Burroughs was the grandson of the inventor of the Burroughs adding machine and grew up in St. Louis in comfortable circumstances, graduating from Harvard University in 1936 and continuing study there in archaeology and ethnology. Having tired of the academic world, he then held a variety of jobs. In 1943 Burroughs moved to New York City, where he became friends with Jack Kerouac and Allen Ginsberg, two writers who would become principal figures in the Beat movement. Burroughs first took morphine about 1944, and he soon became addicted to heroin.

In 1949 he moved with his second wife to Mexico, where in 1951 he accidentally shot and killed her in a drunken prank. Fleeing Mexico, he wandered through the Amazon region of South America, continuing his experiments with drugs, a period of his life detailed in The Yage Letters, his correspondence with Ginsberg written in 1953 but not published until 1963. Between travels he lived in London, Paris, Tangier, and New York City but in 1981 settled in Lawrence, Kansas.
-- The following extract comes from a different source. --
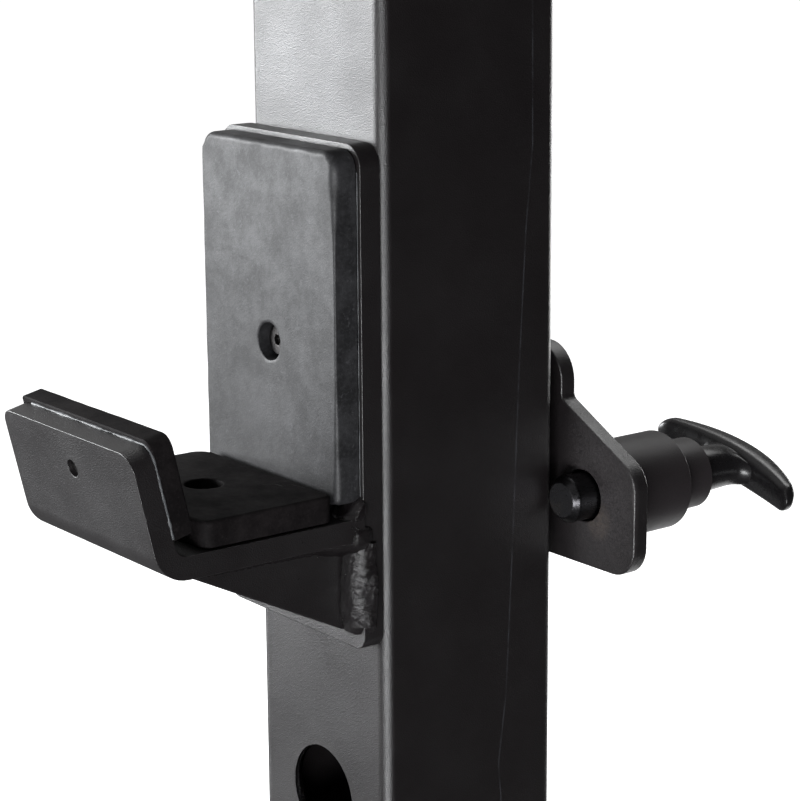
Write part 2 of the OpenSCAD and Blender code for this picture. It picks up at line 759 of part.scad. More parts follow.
// Socket screw whose head rests on the recess floor, with its shank towards -Z
module pad_screw(bite) {
    difference() {
        union() {
            cylinder(d = screw_head_d, h = screw_head_t);
            translate([0, 0, -bite]) cylinder(d = screw_d, h = bite + join);
        }
        translate([0, 0, screw_head_t - socket_depth]) hex_head(socket_w, socket_depth + cut);
    }
}
module cup_screws(side) {
    pad_rest = pad_t - recess_depth;
    lip_rest = lip_pad_t - recess_depth;
    color("#2c2d2f") at_cup(side) {
        translate([cup_mid_x, front_y - pad_rest, screw_z]) rotate([90, 0, 0])
            pad_screw(pad_rest + screw_bite);
        translate([cup_mid_x, cup_screw_y, -floor_drop + pad_rest]) pad_screw(pad_rest + screw_bite);
        on_lip() translate([cup_mid_x, lip_rest, lip_screw_up]) rotate([-90, 0, 0])
            pad_screw(lip_rest + screw_bite);
    }
}
module left_cup_screws() cup_screws(LEFT);
module right_cup_screws() cup_screws(RIGHT);

// Spring pin

module pin_barrel(side) {
    color("#1b1b1d") at_cup(side) difference() {
        y_rod(pin_x, -pin_drop, barrel_d, wrap_back_y, barrel_end_y);
        y_rod(pin_x, -pin_drop, barrel_d - 2 * barrel_t, wrap_back_y - cut, barrel_end_y + cut);
    }
}
module left_pin_barrel() pin_barrel(LEFT);
module right_pin_barrel() pin_barrel(RIGHT);

// Cap with a spigot that closes the barrel and guides the pin
module barrel_cap(side) {
    spigot_d = barrel_d - 2 * (barrel_t + run_gap);
    color("#1b1b1d") at_cup(side) difference() {
        union() {
            y_rod(pin_x, -pin_drop, cap_d, barrel_end_y, cap_end_y);
            y_rod(pin_x, -pin_drop, spigot_d, barrel_end_y - cap_spigot, barrel_end_y);
        }
        y_rod(pin_x, -pin_drop, pin_d + 2 * run_gap, barrel_end_y - cap_spigot - cut, cap_end_y + cut);
    }
}
module left_barrel_cap() barrel_cap(LEFT);
module right_barrel_cap() barrel_cap(RIGHT);

stud_d = 8;
stud_len = 12;
spring_gap = 0.5;
module pin(side) {
    color("#2a2b2d") at_cup(side) {
        translate([pin_x, pin_tip_y + pin_bevel, -pin_drop]) rotate([90, 0, 0])
            cylinder(d1 = pin_d, d2 = pin_d * 0.75, h = pin_bevel);
        y_rod(pin_x, -pin_drop, pin_d, pin_tip_y + pin_bevel, stem_y);
        y_rod(pin_x, -pin_drop, flange_d, flange_y, flange_y + flange_t);
        y_rod(pin_x, -pin_drop, stud_d, cap_end_y, cap_end_y + stud_len);
    }
}
module left_pin() pin(LEFT);
module right_pin() pin(RIGHT);

// The spring fills the sleeve of space between the flange and the cap
module pin_spring(side) {
    spring_end_y = barrel_end_y - cap_spigot - ear_gap;
    color("#8b8d90") at_cup(side) difference() {
        y_rod(pin_x, -pin_drop, flange_d, flange_y + flange_t + ear_gap, spring_end_y);
        y_rod(pin_x, -pin_drop, pin_d + 2 * spring_gap, flange_y, spring_end_y + cut);
    }
}
module left_pin_spring() pin_spring(LEFT);
module right_pin_spring() pin_spring(RIGHT);

// Crescent grip on a round stem
module pin_handle(side) {
    grip_half = grip_len / 2;
    steps = 16;
    stations = [for (i = [0:steps]) -grip_half + grip_len * i / steps];
    inner = [for (x = stations) [x, grip_hollow * (1 - pow(x / grip_half, 2))]];
    outer = [for (x = stations) [-x, grip_end_t + grip_bulge * (1 - pow(x / grip_half, 2))]];
    color("#101011") at_cup(side) translate([pin_x, 0, -pin_drop]) rotate([0, grip_turn, 0])
        difference() {
            union() {
                y_rod(0, 0, pin_d, stem_y, grip_y + grip_end_t);
                translate([0, grip_y, -grip_h / 2]) linear_extrude(grip_h) polygon(concat(inner, outer));
            }
            y_rod(0, 0, stud_d + 2 * run_gap, cap_end_y, cap_end_y + stud_len);
        }
}
module left_pin_handle() pin_handle(LEFT);
module right_pin_handle() pin_handle(RIGHT);

upper_stringer();
lower_stringer();
left_upper_bracket();
left_lower_bracket();
right_upper_bracket();
right_lower_bracket();
bracket_bolts();
hinge_bolts();
left_lock_guide();
right_lock_guide();
left_lock_pin();
right_lock_pin();
left_upright();
left_upper_arm();
left_lower_arm();
left_hinge_sleeves();
left_hinge_bushes();
left_top_plate();
left_foot();
right_upright();
right_upper_arm();
right_lower_arm();
right_hinge_sleeves();
right_hinge_bushes();
right_top_plate();
right_foot();
pullup_bar();
bar_brackets();
pivot_washers();
left_pivot_bolt();
right_pivot_bolt();
left_cup_front_plate();
left_cup_wrap_plate();
left_cup_saddle();
left_cup_gusset();
left_cup_peg();
left_cup_back_pad();
left_cup_floor_pad();
left_cup_lip_pad();
left_cup_screws();
left_pin_barrel();
left_barrel_cap();
left_pin();
left_pin_spring();
left_pin_handle();
right_cup_front_plate();
right_cup_wrap_plate();
right_cup_saddle();
right_cup_gusset();
right_cup_peg();
right_cup_back_pad();
right_cup_floor_pad();
right_cup_lip_pad();
right_cup_screws();
right_pin_barrel();
right_barrel_cap();
right_pin();
right_pin_spring();
right_pin_handle();
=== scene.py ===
"""Wall-mounted folding power rack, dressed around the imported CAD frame."""

import json
import math

import bmesh
import bpy
from mathutils import Matrix, Vector, noise


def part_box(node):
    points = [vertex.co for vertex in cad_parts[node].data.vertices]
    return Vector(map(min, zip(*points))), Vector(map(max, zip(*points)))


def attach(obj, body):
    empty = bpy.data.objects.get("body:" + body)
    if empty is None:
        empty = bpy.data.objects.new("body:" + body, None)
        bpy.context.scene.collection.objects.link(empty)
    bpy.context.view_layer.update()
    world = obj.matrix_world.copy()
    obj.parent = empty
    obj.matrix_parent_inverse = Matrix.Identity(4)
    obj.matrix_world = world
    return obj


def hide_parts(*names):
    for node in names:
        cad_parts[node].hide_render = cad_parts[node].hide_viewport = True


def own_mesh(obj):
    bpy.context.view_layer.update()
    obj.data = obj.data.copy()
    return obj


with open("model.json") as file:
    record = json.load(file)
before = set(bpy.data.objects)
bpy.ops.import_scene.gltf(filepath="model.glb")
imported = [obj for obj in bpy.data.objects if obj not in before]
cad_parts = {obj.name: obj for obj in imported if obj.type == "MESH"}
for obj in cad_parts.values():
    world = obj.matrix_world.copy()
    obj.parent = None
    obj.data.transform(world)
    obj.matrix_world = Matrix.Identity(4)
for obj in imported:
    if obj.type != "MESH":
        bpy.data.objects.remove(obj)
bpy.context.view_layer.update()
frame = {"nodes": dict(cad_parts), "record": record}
scene = bpy.context.scene
MM = 0.001
SIDES = ("left", "right")
GLINT = 0.35

# Places taken from the CAD: UPRIGHT and CUP_Z in metres, the rest in millimetres about them,
# with angles in radians


def middle(node):
    lo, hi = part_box(node)
    return (lo + hi) / 2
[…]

He used the pen name William Lee in his first published book, Junkie: Confessions of an Unredeemed Drug Addict (1953, reissued as Junky in 1977), an account of the addict's life. The Naked Lunch (Paris, 1959; U.S. title, Naked Lunch, 1962; filmed 1991) was completed after his treatment for drug addiction. All forms of addiction, according to Burroughs, are counterproductive for writing, and the only gain to his own work from his 15 years as an addict came from the knowledge he acquired of the bizarre, carnival milieu in which the drug taker is preyed upon as victim. The grotesqueness of this world is vividly satirized in Naked Lunch, which also is much preoccupied with homosexuality and police persecution. In the novels that followed—among them The Soft Machine (1961), The Wild Boys (1971), Exterminator! (1973), Cities of the Red Night (1981), Place of Dead Roads (1983), Queer (1985), The Western Lands (1987), and My Education: A Book of Dreams (1995)—Burroughs further experimented with the structure of the novel. Burroughs (1983), by filmmaker Howard Brookner, is a documentary on the artist's life.